In a major victory for transparency in Georgia, the City of Cumming, was ordered by a judge to pay more than $12,000 (the maximum allowable penalty) in fines and legal fees for violating the Georgia Open Meetings Act.
The lawsuit was the first of its kind brought by Attorney General Sam Olens’ office after the state’s transparency laws were overhauled in 2012.
The AG began investigating the violation after Cumming Mayor Henry Ford Gravitt demanded that a citizen attending an April 17, 2012 city council meeting stop videotaping the proceedings, then ordered her to leave. The woman returned with another handheld camera and was again told to stop recording.
The state’s Open Meeting Act expressly provides that members of the public are allowed to make video and audio recordings of public meetings.
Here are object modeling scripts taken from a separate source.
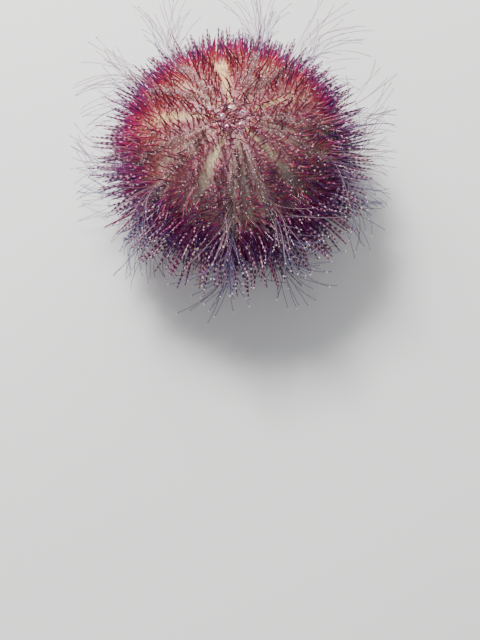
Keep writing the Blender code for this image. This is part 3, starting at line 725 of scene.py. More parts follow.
FAR_SPINE = ((0.0, (226, 156, 126)), (0.20, (212, 112, 98)), (0.38, (190, 50, 74)),
             (0.58, (146, 12, 66)), (0.80, (92, 4, 56)), (1.0, (54, 2, 42)))
NEAR_SPINE = ((0.0, (190, 136, 136)), (0.20, (180, 100, 110)), (0.38, (162, 42, 86)),
              (0.58, (108, 12, 84)), (0.80, (72, 8, 72)), (1.0, (44, 4, 58)))
FAR_FLANK_SPINE = ((0.0, (244, 136, 112)), (0.25, (232, 76, 116)), (0.55, (204, 44, 126)),
                   (0.8, (156, 34, 118)), (1.0, (104, 24, 104)))
NEAR_FLANK_SPINE = ((0.0, (196, 106, 138)), (0.25, (170, 66, 130)), (0.55, (132, 34, 124)),
                    (0.8, (86, 22, 112)), (1.0, (48, 14, 86)))
BOSS = (166, 108, 108)

# Where the flank's colours start and end, near and far, and up to where the bosses show.
FLANK_STARTS, FLANK_ENDS = (0.32, 0.23), (0.47, 0.41)
BOSSES_END = (0.42, 0.3)
BOSS_REACH = (0.55, 0.25)


def add_grain(tree, shader, smooth, rough, depth):
    """Fine grain on a hard surface: its roughness between two values, and a slight unevenness."""
    grain = mottle(tree, coarse=1600.0, fine=5200.0)
    tree.links.new(between(tree, grain, smooth, rough), shader.inputs["Roughness"])
    add_bump(tree, shader, grain, strength=0.6, depth=depth)


def shifted_share(tree, least, most):
    """The share of the way along a spine, moved by a chance of its own so that no two match."""
    return math_node(tree, "ADD", attribute(tree, "share"),
                     between(tree, attribute(tree, "chance"), least, most))


def short_spine_material():
    """Orange at the root, red along the shaft and nearly black at the tip, more violet lower."""
    made, tree, shader = new_material("short_spine", 0.30, Coat_Weight=0.35, Coat_Roughness=0.12)
    add_grain(tree, shader, smooth=0.22, rough=0.42, depth=0.03 * MM)
    shifted = shifted_share(tree, least=-0.24, most=0.34)
    far = far_side(tree)
    level = attribute(tree, "level")
    low = stretch(tree, level, between(tree, far, *FLANK_STARTS), between(tree, far, *FLANK_ENDS))
    colour = blend_colours(tree, low, blended_ramps(tree, far, shifted, NEAR_SPINE, FAR_SPINE),
                           blended_ramps(tree, far, shifted, NEAR_FLANK_SPINE, FAR_FLANK_SPINE))
    boss = times(tree, stretch(tree, attribute(tree, "collar"), *BOSS_REACH),
                 stretch(tree, level, *BOSSES_END))
    paint(tree, shader, blend_colours(tree, boss, colour, linear(BOSS)))
    return made


SHORT_FINISH = short_spine_material()
draw = np.random.default_rng(4)
roots = sown_roots(10.0, 104.0, SPINE_ROW, SPINE_STEP, jitter=0.22, draw=draw)
roots = standing(roots, share=1.0, draw=draw)
add_spines((("upper_spines", 0.0, 60.0), ("flank_spines", 60.0, 82.0), ("rim_spines", 82.0, 110.0)),
           roots, usual_ways(roots, spread=0.19, draw=draw),
           at_latitude(SHORT_LENGTHS, roots[0]) * MM, at_latitude(SHORT_WIDTHS, roots[0]) * MM,
           BOSSED_SPINE, 5, SHORT_FINISH, draw)

# The spines that cross over the apical disc. They are of the same kind, a little shorter and
# finer, and lie at all angles.

CROSSING_SPINES = 84
CROSSING_AT = (3.5, 13.0)
CROSSING_TURN = 75.0
CROSSING_RISES = (14.0, 52.0)
CROSSING_LENGTHS = (3.2, 4.8)
CROSSING_WIDTH = 0.44 * MM

roots = (draw.uniform(*CROSSING_AT, CROSSING_SPINES), draw.uniform(0.0, 360.0, CROSSING_SPINES))
ways = heading(roots[1] + draw.normal(0.0, CROSSING_TURN, CROSSING_SPINES),
               draw.uniform(*CROSSING_RISES, CROSSING_SPINES))
add_spines((("apical_spines", 0.0, 180.0),), roots, ways,
           draw.uniform(*CROSSING_LENGTHS, CROSSING_SPINES) * MM,
           np.full(CROSSING_SPINES, CROSSING_WIDTH), BOSSED_SPINE, 5, SHORT_FINISH, draw,
           ["apical_disc"])

# The long spines of the sides and the underside. They are the stoutest, violet red at the root
# and then ringed all the way out, pale rose over maroon. The animal stands on the lowest, whose
# ends are worn blunt.

LONG_LENGTHS = ((64, 9.0), (76, 12.5), (88, 15.5), (102, 17.0), (122, 17.0), (140, 14.0),
                (168, 7.0))
LONG_WIDTHS = ((64, 0.78), (76, 0.92), (102, 1.04), (140, 1.0), (168, 0.75))
LONG_ROW = 3.3 * MM
LONG_STEP = 3.5 * MM
LONG_SHARES = (0.74, 1.0)
LONG_SHAFT = ((0.0, 0.25, 0.97), (0.0, 0.5, 0.90), (0.0, 0.75, 0.74), (0.0, 0.93, 0.55),
              (0.0, 1.0, 0.38))
LONG_SPINE = ((-1.4, 0.0, 1.9), (0.3, 0.0, 1.6), (0.7, 0.0, 0.9), (1.2, 0.0, 1.3),
              (1.8, 0.0, 1.0)) + LONG_SHAFT

# The rings, in mm along the spine, and as shares of a period. Some spines' are fainter.
BAND_PERIOD = 2.5
BAND_CLOSING = 0.030
BAND_STARTS = (2.8, 5.6)
BAND_BEGINS = 0.3
BAND_EDGE = (0.24, 0.17)
FAINTEST_BAND = 0.25
FAINT_BANDS = 0.7
SECOND_CHANCE = 7.3
PALE_BAND = ((0.0, (228, 158, 186)), (0.5, (238, 190, 202)), (0.85, (242, 208, 210)),
             (1.0, (236, 210, 160)))
DARK_BAND = ((0.0, (124, 14, 80)), (0.5, (88, 16, 84)), (1.0, (56, 18, 80)))
LONG_SPINE_ROOT = ((0.0, (160, 14, 100)), (0.5, (112, 12, 104)), (1.0, (70, 14, 94)))


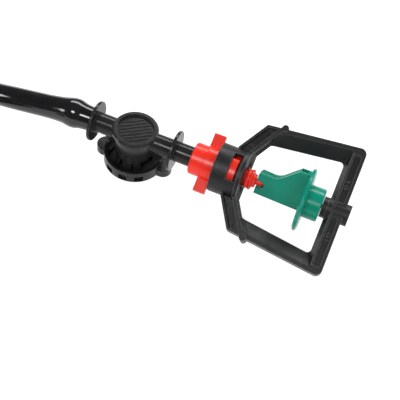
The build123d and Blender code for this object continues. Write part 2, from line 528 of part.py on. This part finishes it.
with BuildPart() as rotor_bush:
    extrude(disc(across(BUSH_X), BUSH_R, BUSH_BORE_R), amount=HUB_END - 0.1 - BUSH_X)
finish(rotor_bush.part, "rotor_bush")

# ---------------------------------------------------------------- hose
with BuildPart() as hose_end:
    # the end of the hose, swollen where it is pushed over the barb
    revolve(outline(AXIAL, [
        (HOSE_START, 0), (HOSE_START, 4.05), (-17.5, 4.15), (-20.1, 4.9), (-21.0, 4.9),
        (HOSE_END_X, HOSE_R), (HOSE_END_X, 0),
    ]), axis=FLOW)
    revolve(outline(AXIAL, [
        (HOSE_START + 1, 0), (HOSE_START + 1, BARB_ROOT_R + FIT), (BARB_X + 0.63, BARB_ROOT_R + FIT),
        (BARB_X + 0.63, BARB_R + FIT), (BARB_X, BARB_R + FIT), (BARB_END_X - FIT, BARB_TIP_R + FIT),
        (BARB_END_X - FIT, HOSE_BORE_R), (HOSE_END_X - 1, HOSE_BORE_R), (HOSE_END_X - 1, 0),
    ]), axis=FLOW, mode=Mode.SUBTRACT)
finish(hose_end.part, "hose_end")

route = [Vector(at(x), y, AXIS_Z + z) for x, y, z in HOSE_ROUTE]
radii = []
for before, corner, after in zip(route, route[1:], route[2:]):
    turn = radians((corner - before).get_angle(after - corner))
    shorter = min((corner - before).length, (after - corner).length)
    radii.append(0.45 * shorter / tan(turn / 2))
print("hose bend radii", [round(r, 1) for r in radii])

with BuildPart() as hose_tube:
    with BuildLine():
        hose_line = FilletPolyline(*route, radius=radii)
    with BuildSketch(Plane(origin=hose_line @ 0, z_dir=hose_line % 0)):
        Circle(HOSE_R)
    sweep(path=hose_line)
finish(hose_tube.part, "hose_tube")
print("hose tube length", round(hose_line.length, 2), "volume / (section x length)",
      round(hose_tube.part.volume / (pi * HOSE_R**2 * hose_line.length), 4))

# the put-away coil, wound anticlockwise: two turns side by side, then a part turn on top of them
coil_centre = Vector(at(HOSE_ROUTE[-1][0]), HOSE_ROUTE[-1][1] - COIL_OUTER_R, 0)
COIL_AXIS = Axis(coil_centre, (0, 0, 1))


def radial(angle):
    """Upright plane through the coil's axis; its local X points outwards at the angle."""
    outwards = (cos(radians(angle)), sin(radians(angle)), 0)
    sideways = (sin(radians(angle)), -cos(radians(angle)), 0)
    return Plane(origin=coil_centre, x_dir=outwards, z_dir=sideways)


coil_middle_r = (COIL_OUTER_R + COIL_INNER_R) / 2
coil_width = COIL_OUTER_R - COIL_INNER_R + 2 * HOSE_R
with BuildPart() as hose_coil:
    with BuildSketch(radial(0)):
        with Locations((coil_middle_r, TIE_T + HOSE_R)):
            RectangleRounded(coil_width, 2 * HOSE_R, HOSE_R - 0.4)
    revolve(axis=COIL_AXIS)
    with BuildSketch(radial(COIL_TOP_ANGLE)):
        with Locations((coil_middle_r, TAIL_Z)):
            Circle(HOSE_R)
    revolve(axis=COIL_AXIS, revolution_arc=COIL_TOP_ARC)
finish(hose_coil.part, "hose_coil")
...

“The Georgia First Amendment Foundation (GFAF) is thrilled to see the ‘new’ open government law in action. Enforcement of the state’s Open Meetings and Records Acts are a critical component of the duties of the Office of the Attorney General, and we are delighted to see access rights preserved. We were particularly pleased by the use of the new civil penalties provisions of the new open government laws, and look forward to seeing more of these types of cases,” said Hyde Post, President of GFAF.
“Georgians deserve a government that operates openly and honestly,” Olens said in a press release. “The actions by the mayor in this circumstance were egregious, and it is essential that he be held responsible for his actions.”
We at the Transparency Project of Georgia applaud the court for siding with the public in this important case, and we now look to the City of Cumming to take steps to better inform its public officials on the rights of the people they were elected to represent. Remember, government belongs to the governed.